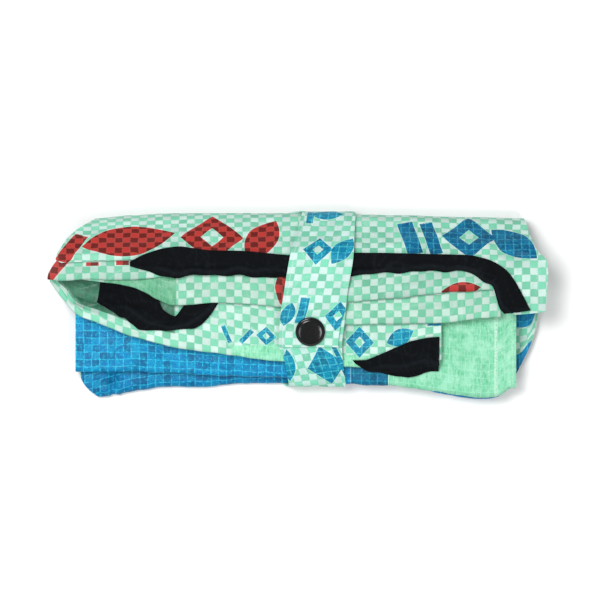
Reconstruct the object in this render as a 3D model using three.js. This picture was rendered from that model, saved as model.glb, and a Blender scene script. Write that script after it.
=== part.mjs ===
// A shopping bag sewn from woven rice sack cloth, folded up, rolled and shut with its snap strap.
// It lies on a flat surface. Millimetres: +X to the right, +Y away from the viewer, +Z up, and
// the origin is at the middle of the underside.

import * as THREE from "three";

// Driving dimensions
const CLOTH = 1.2; // sack cloth with the air it holds, one layer
const TAPE = 1.4; // black handle tape
const GAP = 0.4; // between pieces that touch on the real bag
const PILE = 39; // height of the pile of layers, under the strap
const RIDGE_Y = 34; // where the top turns down into the far slope
const STATIONS = 28; // cross-sections along the bag
const STRAP_GAP = 0.6; // between the strap and what it holds
const STRAP_LIFT = CLOTH + STRAP_GAP + 0.2; // the underside rises this much over the strap
const STRAP_X = 9; // middle of the strap under the bag
const STRAP_HALF = 21; // half of its width there
const SNAP_RADIUS = 10.4;
const SNAP_HEIGHT = 4.6;
const SNAP_AT = { x: 8.5, y: -19.3 };

// One row for each cross-section: where the far side and the edge or fold of each layer lie.
const SECTIONS = [
  { x: -174, far: 56.0, a: 28.0, b: 17.0, c: 19.5, d: 17.5, e: -46.2, f: -64.0 },
  { x: -165, far: 57.5, a: 28.3, b: 16.3, c: 18.9, d: 5.2, e: -46.2, f: -64.2 },
  { x: -154, far: 58.6, a: 28.7, b: 16.8, c: 17.5, d: -7.4, e: -47.6, f: -64.6 },
  { x: -139, far: 59.6, a: 30.1, b: 17.1, c: 15.4, d: -13.5, e: -47.6, f: -65.0 },
  { x: -118, far: 61.3, a: 32.0, b: 17.1, c: 11.8, d: -21.7, e: -47.0, f: -61.3 },
  { x: -106, far: 62.1, a: 30.2, b: 17.8, c: 7.6, d: -25.0, e: -47.6, f: -59.8 },
  { x: -97, far: 62.7, a: 28.7, b: 18.6, c: 2.8, d: -27.5, e: -48.3, f: -58.7 },
  { x: -87, far: 62.8, a: 28.5, b: 19.6, c: -1.0, d: -29.6, e: -48.7, f: -58.4 },
  { x: -55, far: 63.0, a: 28.0, b: 22.6, c: 0.4, d: -34.7, e: -50.0, f: -57.4 },
  { x: -11, far: 63.0, a: 27.3, b: 22.0, c: -2.1, d: -40.2, e: -51.8, f: -55.2 },
  { x: 33, far: 62.3, a: 28.0, b: 1.4, c: -14.7, d: -44.1, e: -56.7, f: -54.8 },
  { x: 64, far: 61.6, a: 28.0, b: 3.9, c: -14.0, d: -44.8, e: -57.1, f: -55.6 },
  { x: 99, far: 60.6, a: 27.3, b: 7.7, c: -13.3, d: -39.9, e: -62.0, f: -63.0 },
  { x: 120, far: 60.2, a: 25.9, b: 9.1, c: -11.2, d: -38.0, e: -64.4, f: -65.5 },
  { x: 132, far: 60.0, a: 18.9, b: 9.8, c: -9.8, d: -38.0, e: -65.1, f: -66.2 },
  { x: 141, far: 59.8, a: -3.5, b: 9.8, c: -9.1, d: -38.0, e: -63.8, f: -64.4 },
  { x: 150, far: 59.4, a: -7.7, b: 9.8, c: -9.1, d: -38.0, e: -58.8, f: -57.0 },
  { x: 175, far: 58.4, a: -5.6, b: 9.8, c: -9.1, d: -38.0, e: -58.8, f: -55.0 },
];

// One row for each layer of cloth, from the underside up: its share of the pile's height at the
// left end, where the bag's mouth gapes, and at the right end.
const LAYERS = {
  fTop: { left: 0.2, right: 0.18 },
  eBottom: { left: 0.3, right: 0.33 },
  eTop: { left: 0.44, right: 0.53 },
  dBottom: { left: 0.67, right: 0.62 },
  dTop: { left: 0.73, right: 0.69 },
  cBottom: { left: 0.83, right: 0.77 },
  cTop: { left: 0.875, right: 0.83 },
  bBottom: { left: 0.91, right: 0.89 },
  bTop: { left: 0.96, right: 0.95 },
  a: { left: 1.03, right: 1.02 },
};

// The inner face of the mouth sinks into a trough at the left, behind its lip. Its middle
// follows the lip.
const TROUGH = { share: 0.22, x: -140, reach: 62, y: 6.3, slant: -0.14, halfWidth: 13.5 };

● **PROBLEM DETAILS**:
Repeat the material above in full, quoting it exactly.

● **FINISHED ANSWER**:
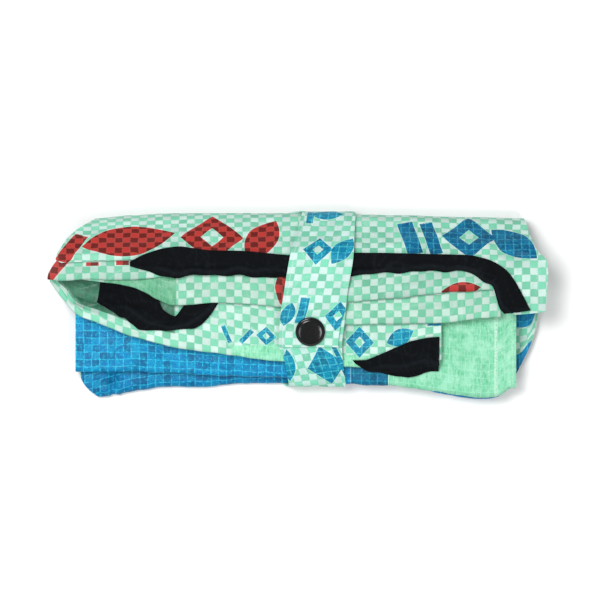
Reconstruct the object in this render as a 3D model using three.js. This picture was rendered from that model, saved as model.glb, and a Blender scene script. Write that script after it.
=== part.mjs ===
// A shopping bag sewn from woven rice sack cloth, folded up, rolled and shut with its snap strap.
// It lies on a flat surface. Millimetres: +X to the right, +Y away from the viewer, +Z up, and
// the origin is at the middle of the underside.

import * as THREE from "three";

// Driving dimensions
const CLOTH = 1.2; // sack cloth with the air it holds, one layer
const TAPE = 1.4; // black handle tape
const GAP = 0.4; // between pieces that touch on the real bag
const PILE = 39; // height of the pile of layers, under the strap
const RIDGE_Y = 34; // where the top turns down into the far slope
const STATIONS = 28; // cross-sections along the bag
const STRAP_GAP = 0.6; // between the strap and what it holds
const STRAP_LIFT = CLOTH + STRAP_GAP + 0.2; // the underside rises this much over the strap
const STRAP_X = 9; // middle of the strap under the bag
const STRAP_HALF = 21; // half of its width there
const SNAP_RADIUS = 10.4;
const SNAP_HEIGHT = 4.6;
const SNAP_AT = { x: 8.5, y: -19.3 };

// One row for each cross-section: where the far side and the edge or fold of each layer lie.
const SECTIONS = [
  { x: -174, far: 56.0, a: 28.0, b: 17.0, c: 19.5, d: 17.5, e: -46.2, f: -64.0 },
  { x: -165, far: 57.5, a: 28.3, b: 16.3, c: 18.9, d: 5.2, e: -46.2, f: -64.2 },
  { x: -154, far: 58.6, a: 28.7, b: 16.8, c: 17.5, d: -7.4, e: -47.6, f: -64.6 },
  { x: -139, far: 59.6, a: 30.1, b: 17.1, c: 15.4, d: -13.5, e: -47.6, f: -65.0 },
  { x: -118, far: 61.3, a: 32.0, b: 17.1, c: 11.8, d: -21.7, e: -47.0, f: -61.3 },
  { x: -106, far: 62.1, a: 30.2, b: 17.8, c: 7.6, d: -25.0, e: -47.6, f: -59.8 },
  { x: -97, far: 62.7, a: 28.7, b: 18.6, c: 2.8, d: -27.5, e: -48.3, f: -58.7 },
  { x: -87, far: 62.8, a: 28.5, b: 19.6, c: -1.0, d: -29.6, e: -48.7, f: -58.4 },
  { x: -55, far: 63.0, a: 28.0, b: 22.6, c: 0.4, d: -34.7, e: -50.0, f: -57.4 },
  { x: -11, far: 63.0, a: 27.3, b: 22.0, c: -2.1, d: -40.2, e: -51.8, f: -55.2 },
  { x: 33, far: 62.3, a: 28.0, b: 1.4, c: -14.7, d: -44.1, e: -56.7, f: -54.8 },
  { x: 64, far: 61.6, a: 28.0, b: 3.9, c: -14.0, d: -44.8, e: -57.1, f: -55.6 },
  { x: 99, far: 60.6, a: 27.3, b: 7.7, c: -13.3, d: -39.9, e: -62.0, f: -63.0 },
  { x: 120, far: 60.2, a: 25.9, b: 9.1, c: -11.2, d: -38.0, e: -64.4, f: -65.5 },
  { x: 132, far: 60.0, a: 18.9, b: 9.8, c: -9.8, d: -38.0, e: -65.1, f: -66.2 },
  { x: 141, far: 59.8, a: -3.5, b: 9.8, c: -9.1, d: -38.0, e: -63.8, f: -64.4 },
  { x: 150, far: 59.4, a: -7.7, b: 9.8, c: -9.1, d: -38.0, e: -58.8, f: -57.0 },
  { x: 175, far: 58.4, a: -5.6, b: 9.8, c: -9.1, d: -38.0, e: -58.8, f: -55.0 },
];

// One row for each layer of cloth, from the underside up: its share of the pile's height at the
// left end, where the bag's mouth gapes, and at the right end.
const LAYERS = {
  fTop: { left: 0.2, right: 0.18 },
  eBottom: { left: 0.3, right: 0.33 },
  eTop: { left: 0.44, right: 0.53 },
  dBottom: { left: 0.67, right: 0.62 },
  dTop: { left: 0.73, right: 0.69 },
  cBottom: { left: 0.83, right: 0.77 },
  cTop: { left: 0.875, right: 0.83 },
  bBottom: { left: 0.91, right: 0.89 },
  bTop: { left: 0.96, right: 0.95 },
  a: { left: 1.03, right: 1.02 },
};

// The inner face of the mouth sinks into a trough at the left, behind its lip. Its middle
// follows the lip.
const TROUGH = { share: 0.22, x: -140, reach: 62, y: 6.3, slant: -0.14, halfWidth: 13.5 };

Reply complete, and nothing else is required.